Visually, The Last Samurai is a wonderful movie. It's cinematography is outstanding. The recreation of 1876 Japan, although I was never there or have never been to present-day Japan for that matter, is everything I could imagine it to be. The movie portrays a certain calmness in the Japanese countryside, a feeling that is reflective of the lifestyle of the samurai - when they are not kicking some serious ass, that is. The battlewear of the samurai was also quite awe-inspiring. But this movie had more to it than the look and the feel. At many times, it had a majestic feel to it, a feeling that can be directly attributed to the outstanding performance of Ken Watanabe. He plays the samurai warrior to perfection. Watanabe's Katsumoto was a man who was respected by all - including his arch enemies. He said few words but in many scenes his eyes did the talking. The character Watanabe brought to this movie earned every ounce of this respect.

In the end, I will say that I really, really liked The Last Samurai. There was much to like and love about this movie, but in no way did I walk out of this movie thinking I had just seen one of the best movies of all-time. The best movie of the year? Well, one of them. I don't think it is a shoe-in to win the Oscar, yet. If anything, Ken Watanabe at least deserves a nomination. Any emotion that was felt could be directly linked to Katsumoto. Cruise had a couple of good moments (once again, the scene of him being beaten down with the wooden sticks comes to mind) but his effect on this movie paled in comparison to Watanabe's. I also really liked the dude who played Katsumoto's right hand man and trusty general. He's the guy who kept beating down Cruise with the wooden stick. Unfortunately, I am not too sure of his name, but he was another character who's actions and eyes far outweighed the words he said in the movie.

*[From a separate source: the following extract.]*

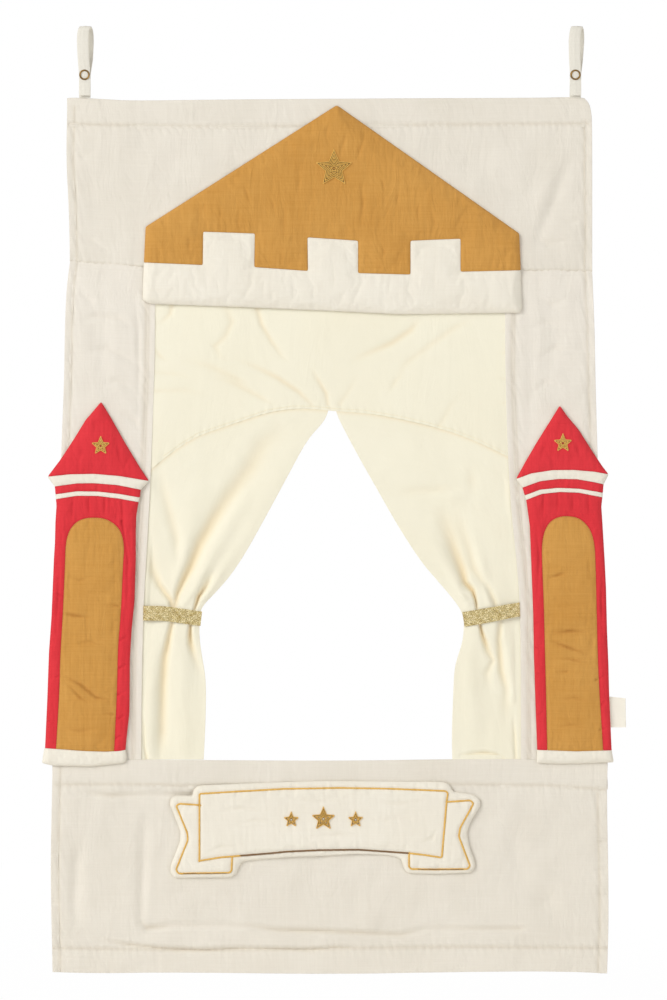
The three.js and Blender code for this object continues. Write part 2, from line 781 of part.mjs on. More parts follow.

Seeing The Last Samurai reminded me a lot of last year, when I went to another movie with high expectations, Gangs of New York. I left that movie disappointed. I went into The Last Samurai with similar lofty expectations but left the theatre very satisfied. I knew what I had just seen was a well-directed, well-written, well-acted piece of cinema. Not the greatest ever, but certainly well worth seeing and certainly one of the best movies of the year.